The apostle here dwells briefly on the effects of such a purpose however veiled. They fall into temptation and a snare and many unwise and hurtful lusts, such as sink men into destruction and perdition. But oh! the unbelief of believers where an object, other than Christ and opposed to His will and glory, carries them away. It is not the riches which are the worst danger, though thereby the path is made more difficult; but the faith that counts them the Lord's, not our own, and therefore seeks only to be faithful as a steward, is according to His mind and blessed in doing it. It is the will or purpose that is so wrong and to be dreaded most.
To fall into temptation is quite different from being tempted. It is trying; but blessed is he that endures temptation. The Lord Himself knows what sore temptations mean, none so much. For as God cannot be tempted by evil things, and Himself tempts no one thus, neither was the Second Man, however the first was at once to his own rain, and that of the race, unto God's dishonor. But Christ suffered whilst being tempted, instead of weakly yielding to present gratification and lying down afterward in unavailing sorrow. Temptation in His case, however complete, was apart from sin; whereas Adam was drawn away and enticed by lust with all its bitter results. Christ had no sinful temptations, as we have within; He never fell, never entered into, temptation, as He warns us to pray against. To “enter” is fatal, as we see in Peter's case, though through the Lord's intercession his faith did not fail absolutely, and, when turned back or restored, he was used to confirm his brethren.
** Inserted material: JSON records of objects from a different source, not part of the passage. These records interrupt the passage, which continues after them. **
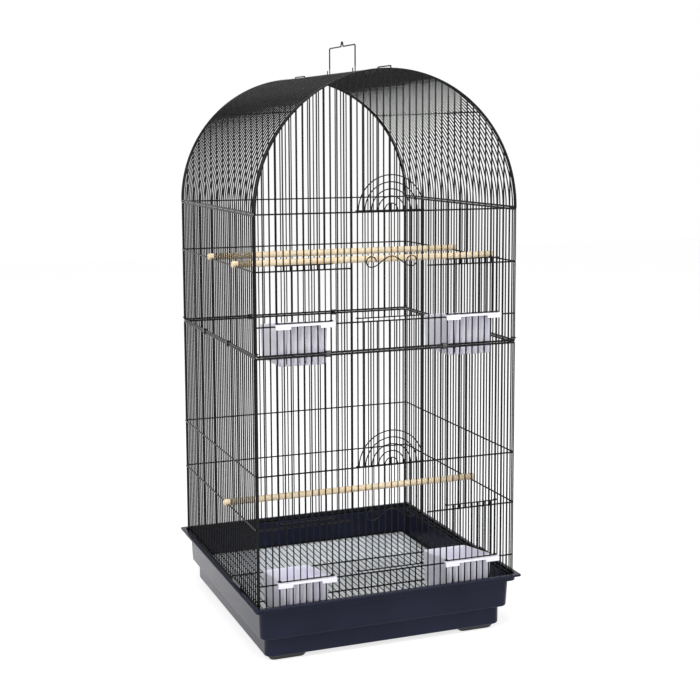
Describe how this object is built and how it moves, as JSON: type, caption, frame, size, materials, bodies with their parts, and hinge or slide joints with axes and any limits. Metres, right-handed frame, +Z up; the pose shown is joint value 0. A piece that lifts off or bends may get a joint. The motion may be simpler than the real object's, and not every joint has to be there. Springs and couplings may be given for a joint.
{
  "type": "bird cage",
  "caption": "Tall wire bird cage with an arched roof, lift-up wire doors, feeder cups, perches, a carrying handle and a moulded base pan with a tray.",
  "frame": {"origin": "centre of the footprint, on the plane that the feet stand on", "axes": "+X to the right of someone facing the doors, +Y from the door side to the back, +Z up"},
  "size_m": [0.422, 0.432, 0.8939],
  "materials": {
    "wire_black": "satin black coating on steel wire",
    "pan_navy": "glossy moulded plastic, very dark blue-black",
    "foot_black": "matt black",
    "cup_white": "semi-gloss white",
    "tray_white": "satin white",
    "perch_wood": "bare pale dowel"
  },
  "bodies": {
    "base": {"base_pan": "pan_navy", "waste_tray": "tray_white", "floor_grille": "wire_black", "foot_front_left": "foot_black", "foot_front_right": "foot_black", "foot_back_left": "foot_black", "foot_back_right": "foot_black", "rim_clip_left": "foot_black", "rim_clip_right": "foot_black"},
    "wire_cage": {"lower_front_panel": "wire_black", "upper_front_panel": "wire_black", "lower_back_panel": "wire_black", "upper_back_panel": "wire_black", "lower_left_panel": "wire_black", "upper_left_panel": "wire_black", "lower_right_panel": "wire_black", "upper_right_panel": "wire_black", "roof_panel": "wire_black", "ridge_clip_front": "wire_black", "ridge_clip_back": "wire_black", "joint_clip_front_1": "wire_black", "joint_clip_front_2": "wire_black", "joint_clip_back_1": "wire_black", "joint_clip_back_2": "wire_black", "joint_clip_left_1": "wire_black", "joint_clip_left_2": "wire_black", "joint_clip_right_1": "wire_black", "joint_clip_right_2": "wire_black", "upper_front_perch": "perch_wood", "upper_rear_perch": "perch_wood", "lower_perch": "perch_wood"},
    "lower_door": {"lower_door": "wire_black"},
    "upper_door": {"upper_door": "wire_black"},
    "lower_left_feeder": {"lower_left_feeder": "cup_white"},
    "lower_left_feeder_door": {"lower_left_feeder_door": "wire_black"},
    "lower_right_feeder": {"lower_right_feeder": "cup_white"},
    "lower_right_feeder_door": {"lower_right_feeder_door": "wire_black"},
    "upper_left_feeder": {"upper_left_feeder": "cup_white"},
    "upper_left_feeder_door": {"upper_left_feeder_door": "wire_black"},
    "upper_right_feeder": {"upper_right_feeder": "cup_white"},
    "upper_right_feeder_door": {"upper_right_feeder_door": "wire_black"},
    "carry_handle": {"carry_handle": "wire_black"}
  },
  "joints": [
    {"name": "cage_lift", "type": "slide", "parent": "base", "child": "wire_cage", "axis": [0, 0, 1], "range_m": [0, 0.12]},
    {"name": "lower_door_slide", "type": "slide", "parent": "wire_cage", "child": "lower_door", "axis": [0, 0, 1], "range_m": [0, 0.14]},
    {"name": "upper_door_slide", "type": "slide", "parent": "wire_cage", "child": "upper_door", "axis": [0, 0, 1], "range_m": [0, 0.14]},
    {"name": "lower_left_feeder_lift", "type": "slide", "parent": "wire_cage", "child": "lower_left_feeder", "axis": [0, 0, 1], "range_m": [0, 0.064]},
    {"name": "lower_left_feeder_door_slide", "type": "slide", "parent": "wire_cage", "child": "lower_left_feeder_door", "axis": [0, 0, 1], "range_m": [0, 0.064]},
    {"name": "lower_right_feeder_lift", "type": "slide", "parent": "wire_cage", "child": "lower_right_feeder", "axis": [0, 0, 1], "range_m": [0, 0.064]},
    {"name": "lower_right_feeder_door_slide", "type": "slide", "parent": "wire_cage", "child": "lower_right_feeder_door", "axis": [0, 0, 1], "range_m": [0, 0.064]},
    {"name": "upper_left_feeder_lift", "type": "slide", "parent": "wire_cage", "child": "upper_left_feeder", "axis": [0, 0, 1], "range_m": [0, 0.064]},
    {"name": "upper_left_feeder_door_slide", "type": "slide", "parent": "wire_cage", "child": "upper_left_feeder_door", "axis": [0, 0, 1], "range_m": [0, 0.064]},
    {"name": "upper_right_feeder_lift", "type": "slide", "parent": "wire_cage", "child": "upper_right_feeder", "axis": [0, 0, 1], "range_m": [0, 0.064]},
    {"name": "upper_right_feeder_door_slide", "type": "slide", "parent": "wire_cage", "child": "upper_right_feeder_door", "axis": [0, 0, 1], "range_m": [0, 0.064]},
    {"name": "carry_handle_hinge", "type": "hinge", "parent": "wire_cage", "child": "carry_handle", "pos_m": [0, -0.01, 0.84215], "axis": [0, 1, 0], "range_deg": [-88, 88]}
  ],
  "couplings": [
    {"joint": "lower_left_feeder_door_slide", "follows": "lower_left_feeder_lift", "ratio": 1},
    {"joint": "lower_right_feeder_door_slide", "follows": "lower_right_feeder_lift", "ratio": 1},
    {"joint": "upper_left_feeder_door_slide", "follows": "upper_left_feeder_lift", "ratio": 1},
    {"joint": "upper_right_feeder_door_slide", "follows": "upper_right_feeder_lift", "ratio": 1}
  ]
}
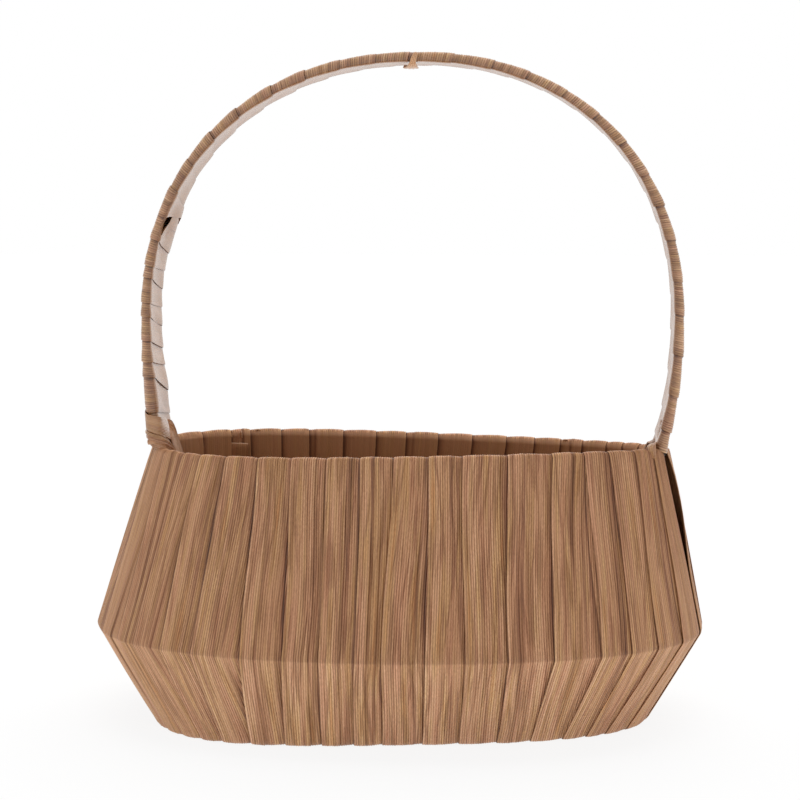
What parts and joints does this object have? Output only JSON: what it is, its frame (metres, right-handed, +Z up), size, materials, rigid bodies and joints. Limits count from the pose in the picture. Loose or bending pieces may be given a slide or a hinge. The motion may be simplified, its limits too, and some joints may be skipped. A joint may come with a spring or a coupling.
{
  "type": "oval basket with bow handle",
  "caption": "Oval wire-framed basket wound with corded ribbon, widest at a low shoulder, with a tall fixed bow handle and a flat floor.",
  "frame": {"origin": "on the surface that the basket stands on, below the middle of the shoulder hoop, which is the middle of the bounding box's bottom", "axes": "+Z up, +X along the oval's length to the right of the picture, +Y from the front to the back"},
  "size_m": [0.3003, 0.1786, 0.3235],
  "materials": {
    "wall_ribbon": "fine-corded straw-coloured ribbon with a soft gloss",
    "handle_ribbon": "the same corded ribbon, wound crosswise, glossier where it is stretched flat",
    "wire": "dull lacquered steel wire",
    "board": "plain pressed board, matt"
  },
  "bodies": {
    "root": {"rim_hoop": "wire", "shoulder_hoop": "wire", "base_hoop": "wire", "upright_1": "wire", "upright_2": "wire", "upright_3": "wire", "upright_4": "wire", "upright_5": "wire", "upright_6": "wire", "upright_7": "wire", "upright_8": "wire", "handle_front_wire": "wire", "handle_back_wire": "wire", "front_wall_ribbon": "wall_ribbon", "right_end_ribbon": "wall_ribbon", "back_wall_ribbon": "wall_ribbon", "left_end_ribbon": "wall_ribbon", "handle_ribbon": "handle_ribbon", "left_foot_binding": "handle_ribbon", "right_foot_binding": "handle_ribbon", "base_board": "board"}
  },
  "joints": []
}
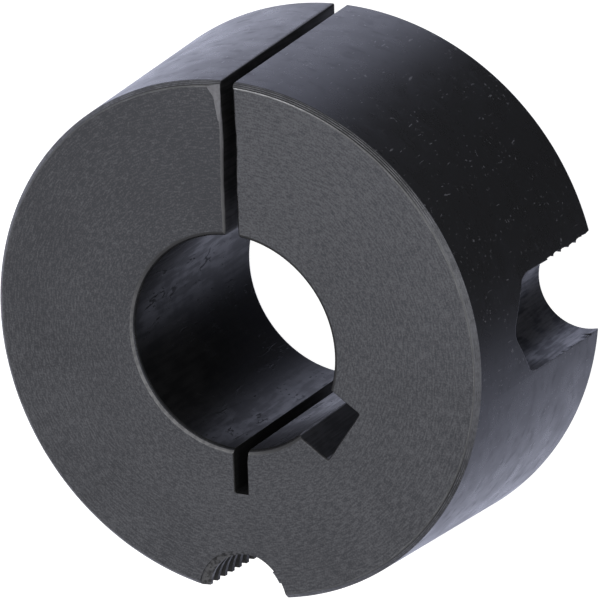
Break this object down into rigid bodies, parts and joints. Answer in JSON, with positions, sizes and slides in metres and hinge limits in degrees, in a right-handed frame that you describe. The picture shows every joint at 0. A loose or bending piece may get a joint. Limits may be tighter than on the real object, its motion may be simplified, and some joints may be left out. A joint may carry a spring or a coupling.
{
  "type": "taper bush",
  "caption": "Split taper bush with a keyed bore, plain half-holes for clamping screws and a threaded half-hole for release, black phosphated iron.",
  "frame": {"origin": "centre of the bore on the large end's face", "axes": "+Z along the bore from the large end to the small end, +Y towards the split"},
  "size_m": [0.0568, 0.0568, 0.0254],
  "materials": {
    "phosphated_iron": "turned and ground cast iron with a black phosphate coat, satin on the taper and dull on the faces"
  },
  "bodies": {
    "root": {"taper_bush": "phosphated_iron"}
  },
  "joints": []
}
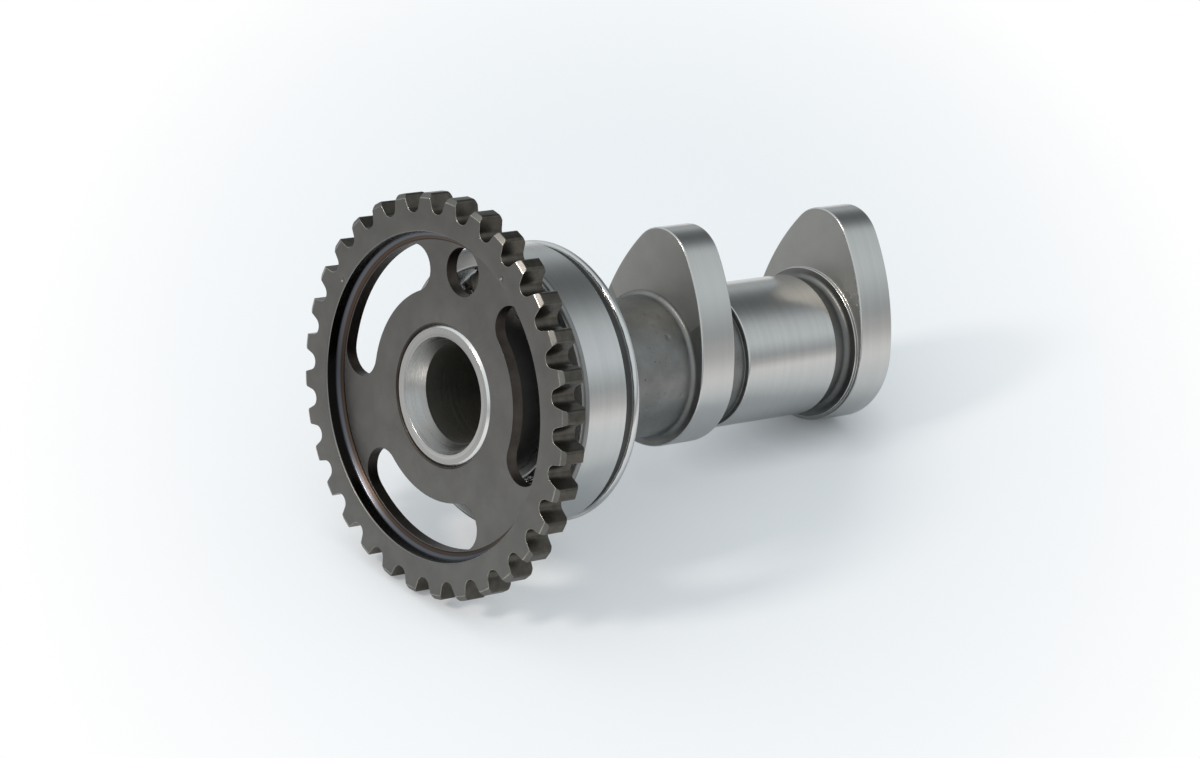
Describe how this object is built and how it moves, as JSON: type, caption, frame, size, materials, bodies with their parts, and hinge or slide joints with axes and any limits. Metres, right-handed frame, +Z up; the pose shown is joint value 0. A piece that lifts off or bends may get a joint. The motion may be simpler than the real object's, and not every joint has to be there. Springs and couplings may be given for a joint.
{
  "type": "camshaft",
  "caption": "Overhead camshaft with ground lobes and journal, a ball bearing at one end and a slotted chain sprocket pressed on the nose.",
  "frame": {"origin": "centre of the ball bearing, on the shaft's axis", "axes": "+X from the sprocket towards the lobes, with the shaft sloping down by 12.5 degrees as it rests on a floor; +Z up, with the lobes' noses upwards"},
  "size_m": [0.1025, 0.0668, 0.066],
  "materials": {
    "shaft_steel": "forged skin with ground lobes and journal",
    "sprocket_steel": "dark hardened, satin",
    "bearing_steel": "ground and bright",
    "ball_steel": "polished",
    "cage_steel": "pressed sheet"
  },
  "bodies": {
    "shaft": {"camshaft": "shaft_steel", "sprocket": "sprocket_steel", "bearing_inner_ring": "bearing_steel"},
    "outer_ring": {"bearing_outer_ring": "bearing_steel"},
    "cage": {"cage_front": "cage_steel", "cage_rear": "cage_steel", "ball_01": "ball_steel", "ball_02": "ball_steel", "ball_03": "ball_steel", "ball_04": "ball_steel", "ball_05": "ball_steel", "ball_06": "ball_steel", "ball_07": "ball_steel", "ball_08": "ball_steel", "ball_09": "ball_steel", "ball_10": "ball_steel", "cage_rivet_01": "cage_steel", "cage_rivet_02": "cage_steel", "cage_rivet_03": "cage_steel", "cage_rivet_04": "cage_steel", "cage_rivet_05": "cage_steel", "cage_rivet_06": "cage_steel", "cage_rivet_07": "cage_steel", "cage_rivet_08": "cage_steel", "cage_rivet_09": "cage_steel", "cage_rivet_10": "cage_steel"}
  },
  "joints": [
    {"name": "ring_turn", "type": "hinge", "parent": "shaft", "child": "outer_ring", "pos_m": [0, 0, 0], "axis": [0.9763, 0, -0.2165], "continuous": true},
    {"name": "cage_turn", "type": "hinge", "parent": "shaft", "child": "cage", "pos_m": [0, 0, 0], "axis": [0.9763, 0, -0.2165], "continuous": true}
  ],
  "couplings": [
    {"joint": "cage_turn", "follows": "ring_turn", "ratio": 0.58819}
  ]
}
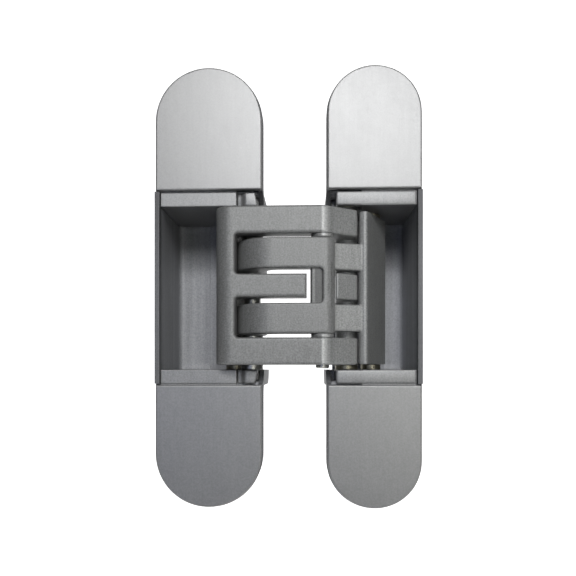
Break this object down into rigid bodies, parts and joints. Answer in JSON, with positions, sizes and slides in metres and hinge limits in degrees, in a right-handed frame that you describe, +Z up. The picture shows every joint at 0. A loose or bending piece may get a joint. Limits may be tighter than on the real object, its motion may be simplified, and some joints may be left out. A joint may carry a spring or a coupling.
{
  "type": "concealed door hinge",
  "caption": "Concealed door hinge: two round-ended bodies joined by crossing U and E arms that fold into their recesses, with clip-on covers, open at 180 degrees.",
  "frame": {"origin": "centre of the frame body's screw pattern, on the back of its end tabs, where the body seats in its mortise", "axes": "X runs from the frame body to the door body with the hinge open at 180 degrees, Y into the mortise, Z up the door's edge"},
  "size_m": [0.069, 0.0338, 0.114],
  "materials": {
    "casting_lacquer": "satin silver lacquer on a zinc die casting",
    "cover_lacquer": "satin silver lacquer",
    "steel": "satin",
    "bush_plastic": "matte"
  },
  "bodies": {
    "frame": {"frame_housing": "casting_lacquer", "frame_carrier_upper": "casting_lacquer", "frame_carrier_lower": "casting_lacquer", "frame_carrier_screws": "steel", "frame_cover_upper": "cover_lacquer", "frame_cover_lower": "cover_lacquer", "frame_pivot_pin": "steel", "frame_pivot_sleeves": "steel"},
    "u_arm": {"u_arm": "casting_lacquer", "door_guide_pin": "steel", "door_guide_washers": "steel", "door_guide_bushes": "bush_plastic"},
    "e_arm": {"e_arm": "casting_lacquer", "centre_pin": "steel", "centre_washers": "steel", "frame_guide_pin": "steel", "frame_guide_washers": "steel", "frame_guide_bushes": "bush_plastic"},
    "door": {"door_housing": "casting_lacquer", "door_carrier_upper": "casting_lacquer", "door_carrier_lower": "casting_lacquer", "door_carrier_screws": "steel", "door_cover_upper": "cover_lacquer", "door_cover_lower": "cover_lacquer", "door_pivot_pin": "steel", "door_pivot_washers": "steel"}
  },
  "joints": [
    {"name": "u_arm_swing", "type": "hinge", "parent": "frame", "child": "u_arm", "pos_m": [0.0107, 0.0032, 0], "axis": [0, 0, -1], "range_deg": [0, 106.83]},
    {"name": "arm_cross", "type": "hinge", "parent": "u_arm", "child": "e_arm", "pos_m": [0.0294, -0.006, 0], "axis": [0, 0, -1], "range_deg": [-27.6, 0]},
    {"name": "door_swing", "type": "hinge", "parent": "e_arm", "child": "door", "pos_m": [0.036, 0.0032, 0], "axis": [0, 0, -1], "range_deg": [0, 100.77]}
  ],
  "couplings": [
    {"joint": "arm_cross", "follows": "u_arm_swing", "ratio": -0.25833},
    {"joint": "door_swing", "follows": "u_arm_swing", "ratio": 0.94321}
  ]
}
“A snare1“ goes yet farther and supposes the deceived soul caught in the net of the enemy, whence only the grace and power of the Lord can extricate.
Further, the desire of riches is not alone but the parent of “many unwise and hurtful lusts.” It feeds vanity. It engenders pride. It ministers to selfishness. It suggests and promotes ambition, and so may be the means of corrupting others. How truly we hear of many unwise and hurtful lusts in its train!
As the way is sad and evil, the end (and here it is shown fully) is unspeakably wretched. “Such as (or, seeing these lusts) sink men in destruction and perdition.” Of course this is said of “men,” not of “saints;” but not the least terrible examples are of those who took their place and were once perhaps without question recognized among the confessors of Christ. The more we may know and possess, the less hopeful and the more unconscientious is our departure, when it comes, from what becomes His name. Their course and end mark such only as “men.” “Destruction” is the general description of their ruin; “perdition” is still more awfully precise. It is part of the snare and folly to presume on the bearing of the Lord's name as if it must preserve those under it from the baneful consequences of the unbelief which slights the word and gives loose rein to the will. But God is not mocked, and those who sow to the flesh must reap corruption. The end of these things is death, and none the less but the more irreclaimably where the word which should he living becomes a dead dogma, under which God's calls to holiness, in disallowance of self and the world, are not heard, and the unwary soul drops into a more and more hardened hypocrite. Who has not known such instances? Are they exhausted? Is your soul or mine to pay no heed?
“For a root of evil is the love of money, which some, being eager after, were seduced from the faith, and pierced themselves through with many pangs.” This is a solemn but not too sweeping sentence, which we all should ponder; though some more than others, as the apostle implies, are exposed to the poison. Wealth practically means the possession of much more than we need for ourselves or the poor from day to day, what is over and above godly use, what therefore can only be for show or indulgence, for lavishness or for hoarding.
The language of men betrays their mammon-worship. They conceive money, and the love of it, a root of “goods.” God pronounces it a root of “evils;” and not merely possible but actual, τῶν κ., the evils that exist, subtle or important, of the flesh and of the mind. So the Lord had admonished the disciples against the cares of the age, and the deceitfulness of riches, and the lusts of other things, entering in.
Christianity is no doubt of faith and the “faith “; but, when real, it is a life more than a creed. It is Christ living in each believer, as the apostle says of himself as a saint, not officially, so as to be a sample of the household of faith. But so deadly a root of evils is the love of money that its seductive influence from the faith is singled out for the forefront of resulting danger. And this may help to explain the strength of the language in Eph. 5:5 where a covetous person is styled an idolater, as in Col. 3:5 covetousness is declared to be idolatry. Be it that πλ. there employed goes beyond φιλαργ. here used: still the latter is at least included in that unsatisfied greed which becomes pre-eminently an absorbing idolatrous passion that excludes true homage to the true God.
But the apostle in no way limits the mischief to causing souls to wander from the faith, though surely nothing can be more disastrous. The eager pursuit of money is wont to pierce its votaries through with many pains. It is hard in that chase to avoid deceit here, dissimulation there, hard words and ways to one, soft to another, taking selfish advantage of men and things and times, without account of heart or circumstances, and still less of Christ before God. It is not only failure but success that inflicts the many pangs; yea, the most successful in general have their, disappointments, and therefore all the keener.
Still it is hardly exact, I think, to say “the” root, though one knows what has been pleaded on its behalf; because “the” implies naturally an exclusive force, and the love of money, deep and wide as it may be, is not the only root, of all men's evils. But our language hardly admits of a simply anarthrous usage like the Greek, and therefore we make use of the indefinite article, though it may be feeble.